Maybe we can all agree on something. It’s that, everything else being equal, having the ability to temporarily lose the roof on a supercar is better than not.
Disagree? Come on, don’t be pious. Of course coupés are way cooler, being more pure-bred and motorsporty, and generally no-nonsense. But it’s also important to accept that if you are driving any supercar, open or not, you’re already fully partaking in the nonsense and may as well lean into it. And the fact is that although all modern supercars give you the option of toggling fruity exhaust modes, lessening the hand of the chassis electronics, taking ‘manual’ control of the gearbox and exploring various other tricks to your heart’s content, none of it skyrockets the drama quotient quite so effectively as peeling back the roof and opening up the sky.
But here’s the drawback: without the panel above your head, you reduce the torsional stiffness of the shell, making the chassis steer less precisely and the suspension work less consistently. To remedy this, you can strengthen the floor and half-moon of the door apertures, but this never fixes the issue entirely and adds weight, as does the mechanism that retracts the roof. You end up with a tubbier, floppier car, which is okay for an Audi A5 Cabriolet but less desirable, you’d think, in an 819bhp Ferrari.

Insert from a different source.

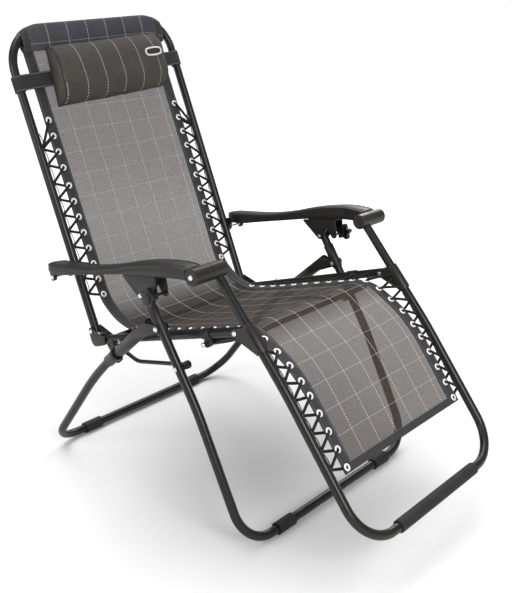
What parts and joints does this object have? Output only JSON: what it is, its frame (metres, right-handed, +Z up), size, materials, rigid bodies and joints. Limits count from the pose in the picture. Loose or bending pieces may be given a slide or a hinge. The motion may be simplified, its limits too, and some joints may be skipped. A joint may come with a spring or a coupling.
{
  "type": "zero gravity recliner",
  "caption": "Folding zero gravity recliner: bent steel tube frame with laced mesh sling, headrest pillow, curved armrests with locking knobs, fold links and rubber feet.",
  "frame": {"origin": "On the floor, at the centre of the chair's bounding box, in the upright open position.", "axes": "+Z up, +Y towards the chair's back (the chair faces -Y), +X towards the sitter's left."},
  "size_m": [0.736, 1.1953, 1.1188],
  "materials": {
    "frame": "dark anthracite-brown powder coat, satin",
    "bracket": "brown-grey cast and stamped brackets, satin",
    "plastic": "black moulded plastic",
    "armrest": "brown-grey moulded plastic, satin",
    "pad": "dark grey ridged soft-touch plastic",
    "bolt": "bright zinc-plated rivet and bolt heads",
    "rubber": "black ribbed rubber",
    "foam": "black foam grip",
    "sling": "grey-brown woven vinyl mesh with a fine pale window-pane stripe",
    "cushion": "dark brown-grey woven cover with pale pinstripes, padded",
    "webbing": "black woven elastic webbing"
  },
  "bodies": {
    "front_leg": {"front_leg_tube": "frame", "leg_pivot_sleeve_left": "plastic", "leg_pivot_sleeve_right": "plastic", "front_foot_left": "rubber", "front_foot_right": "rubber", "leg_pivot_bolt_left": "bolt", "leg_pivot_bolt_right": "bolt", "link_pivot_bolt_left": "bolt", "link_pivot_bolt_right": "bolt"},
    "rear_leg": {"rear_leg_tube": "frame", "rear_leg_gusset_left": "bracket", "rear_leg_gusset_right": "bracket", "rear_foot_left": "rubber", "rear_foot_right": "rubber"},
    "collar_left": {"sliding_collar_left": "bracket"},
    "collar_right": {"sliding_collar_right": "bracket"},
    "link_left": {"fold_link_left": "plastic"},
    "link_right": {"fold_link_right": "plastic"},
    "seat": {"seat_rail_left": "frame", "seat_rail_right": "frame", "seat_elbow_left": "bracket", "seat_elbow_right": "bracket", "seat_pivot_bolt_left": "bolt", "seat_pivot_bolt_right": "bolt", "rear_cross_tube": "frame", "front_spreader_bar": "frame", "spreader_hanger_left": "bracket", "spreader_hanger_right": "bracket", "sling_seat": "sling"},
    "back_bolts": {"back_pivot_bolt_left": "bolt", "back_pivot_bolt_right": "bolt"},
    "back": {"back_frame_tube": "frame", "sling_back": "sling", "sling_top_sleeve": "sling"},
    "headrest": {"pillow": "cushion", "pillow_strap_left": "webbing", "pillow_strap_right": "webbing"},
    "leg_frame_bolts": {"leg_frame_bolt_left": "bolt", "leg_frame_bolt_right": "bolt"},
    "leg_frame": {"leg_frame_tube": "frame", "leg_frame_gusset_left": "bracket", "leg_frame_gusset_right": "bracket", "arm_barrel_left": "plastic", "arm_barrel_right": "plastic", "foot_bar_cover": "foam", "sling_leg": "sling"},
    "arm_bolt_left": {"arm_pivot_bolt_left": "bolt"},
    "armrest_left": {"armrest_base_left": "armrest", "armrest_pad_left": "pad", "armrest_rear_bolt_left": "bolt"},
    "lock_bolt_left": {"lock_pivot_bolt_left": "bolt"},
    "lock_left": {"lock_bracket_left": "plastic"},
    "knob_left": {"lock_knob_left": "plastic"},
    "arm_bolt_right": {"arm_pivot_bolt_right": "bolt"},
    "armrest_right": {"armrest_base_right": "armrest", "armrest_pad_right": "pad", "armrest_rear_bolt_right": "bolt"},
    "lock_bolt_right": {"lock_pivot_bolt_right": "bolt"},
    "lock_right": {"lock_bracket_right": "plastic"},
    "knob_right": {"lock_knob_right": "plastic"}
  },
  "joints": [
    {"name": "fold", "type": "hinge", "parent": "front_leg", "child": "link_left", "pos_m": [0.2985, -0.0894, 0.397], "axis": [-1, 0, 0], "range_deg": [0, 92]},
    {"name": "rear_leg_fold", "type": "hinge", "parent": "front_leg", "child": "rear_leg", "pos_m": [0, -0.0349, 0.481], "axis": [-1, 0, 0], "range_deg": [0, 70.38]},
    {"name": "link_right_fold", "type": "hinge", "parent": "front_leg", "child": "link_right", "pos_m": [-0.2985, -0.0894, 0.397], "axis": [-1, 0, 0], "range_deg": [0, 92.15]},
    {"name": "collar_slide_left", "type": "hinge", "parent": "rear_leg", "child": "collar_left", "pos_m": [0.325, -0.46911, -0.34032], "axis": [-1, 0, 0], "range_deg": [0, 7.78]},
    {"name": "collar_slide_right", "type": "hinge", "parent": "rear_leg", "child": "collar_right", "pos_m": [-0.325, -0.46911, -0.34032], "axis": [-1, 0, 0], "range_deg": [0, 7.78]},
    {"name": "recline", "type": "hinge", "parent": "link_left", "child": "seat", "pos_m": [0, 0.1711, 0.377], "axis": [-1, 0, 0], "range_deg": [0, 13.4]},
    {"name": "back_fold", "type": "hinge", "parent": "seat", "child": "back_bolts", "pos_m": [0, 0.2771, 0.374], "axis": [-1, 0, 0], "range_deg": [-82.95, 0]},
    {"name": "back_recline", "type": "hinge", "parent": "back_bolts", "child": "back", "pos_m": [0, 0.2771, 0.374], "axis": [-1, 0, 0], "range_deg": [0, 30.7]},
    {"name": "leg_frame_fold", "type": "hinge", "parent": "seat", "child": "leg_frame_bolts", "pos_m": [0, -0.2279, 0.508], "axis": [-1, 0, 0], "range_deg": [-93.99, 0]},
    {"name": "leg_frame_recline", "type": "hinge", "parent": "leg_frame_bolts", "child": "leg_frame", "pos_m": [0, -0.2279, 0.508], "axis": [-1, 0, 0], "range_deg": [0, 37.06]},
    {"name": "headrest_slide", "type": "slide", "parent": "back", "child": "headrest", "axis": [0, -0.3866, -0.9223], "range_m": [0, 0.25]},
    {"name": "armrest_fold_left", "type": "hinge", "parent": "leg_frame", "child": "arm_bolt_left", "pos_m": [0.325, -0.1579, 0.632], "axis": [-1, 0, 0], "range_deg": [0, 94.36]},
    {"name": "armrest_recline_left", "type": "hinge", "parent": "arm_bolt_left", "child": "armrest_left", "pos_m": [0.325, -0.1579, 0.632], "axis": [-1, 0, 0], "range_deg": [-38.51, 0]},
    {"name": "lock_fold_left", "type": "hinge", "parent": "front_leg", "child": "lock_bolt_left", "pos_m": [0.325, 0.0106, 0.551], "axis": [-1, 0, 0], "range_deg": [0, 92.52]},
    {"name": "lock_recline_left", "type": "hinge", "parent": "lock_bolt_left", "child": "lock_left", "pos_m": [0.325, 0.0106, 0.551], "axis": [-1, 0, 0], "range_deg": [0, 12.1]},
    {"name": "clamp_knob_left", "type": "hinge", "parent": "lock_left", "child": "knob_left", "pos_m": [0.356, -0.0369, 0.562], "axis": [1, 0, 0], "range_deg": [-360, 360]},
    {"name": "armrest_fold_right", "type": "hinge", "parent": "leg_frame", "child": "arm_bolt_right", "pos_m": [-0.325, -0.1579, 0.632], "axis": [-1, 0, 0], "range_deg": [0, 94.36]},
    {"name": "armrest_recline_right", "type": "hinge", "parent": "arm_bolt_right", "child": "armrest_right", "pos_m": [-0.325, -0.1579, 0.632], "axis": [-1, 0, 0], "range_deg": [-38.51, 0]},
    {"name": "lock_fold_right", "type": "hinge", "parent": "front_leg", "child": "lock_bolt_right", "pos_m": [-0.325, 0.0106, 0.551], "axis": [-1, 0, 0], "range_deg": [0, 92.52]},
    {"name": "lock_recline_right", "type": "hinge", "parent": "lock_bolt_right", "child": "lock_right", "pos_m": [-0.325, 0.0106, 0.551], "axis": [-1, 0, 0], "range_deg": [0, 12.1]},
    {"name": "clamp_knob_right", "type": "hinge", "parent": "lock_right", "child": "knob_right", "pos_m": [-0.356, -0.0369, 0.562], "axis": [1, 0, 0], "range_deg": [-360, 360]}
  ],
  "couplings": [
    {"joint": "rear_leg_fold", "follows": "fold", "ratio": 0.7634},
    {"joint": "link_right_fold", "follows": "fold", "ratio": 1},
    {"joint": "collar_slide_left", "follows": "fold", "ratio": 0.0829},
    {"joint": "collar_slide_right", "follows": "fold", "ratio": 0.0829},
    {"joint": "back_fold", "follows": "fold", "ratio": -0.9},
    {"joint": "back_recline", "follows": "recline", "ratio": 2.28},
    {"joint": "leg_frame_fold", "follows": "fold", "ratio": -1.02},
    {"joint": "leg_frame_recline", "follows": "recline", "ratio": 2.7545},
    {"joint": "armrest_fold_left", "follows": "fold", "ratio": 1.024},
    {"joint": "armrest_recline_left", "follows": "recline", "ratio": -2.863},
    {"joint": "lock_fold_left", "follows": "fold", "ratio": 1.004},
    {"joint": "lock_recline_left", "follows": "recline", "ratio": 0.8915},
    {"joint": "armrest_fold_right", "follows": "fold", "ratio": 1.024},
    {"joint": "armrest_recline_right", "follows": "recline", "ratio": -2.863},
    {"joint": "lock_fold_right", "follows": "fold", "ratio": 1.004},
    {"joint": "lock_recline_right", "follows": "recline", "ratio": 0.8915}
  ]
}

The Ferrari in question is the new £278,000 296 GTS, which arrives on the heels of its fixed-top Ferrari 296 GTB twin and, quite possibly, as something of a relief to its maker. Word has it that in Maranello they were worried that after the epic aural panto of the naturally aspirated 458 Italia, the blown V8 of the 488 (and subsequently F8) would fail to evoke adequate excitement in the open-air version.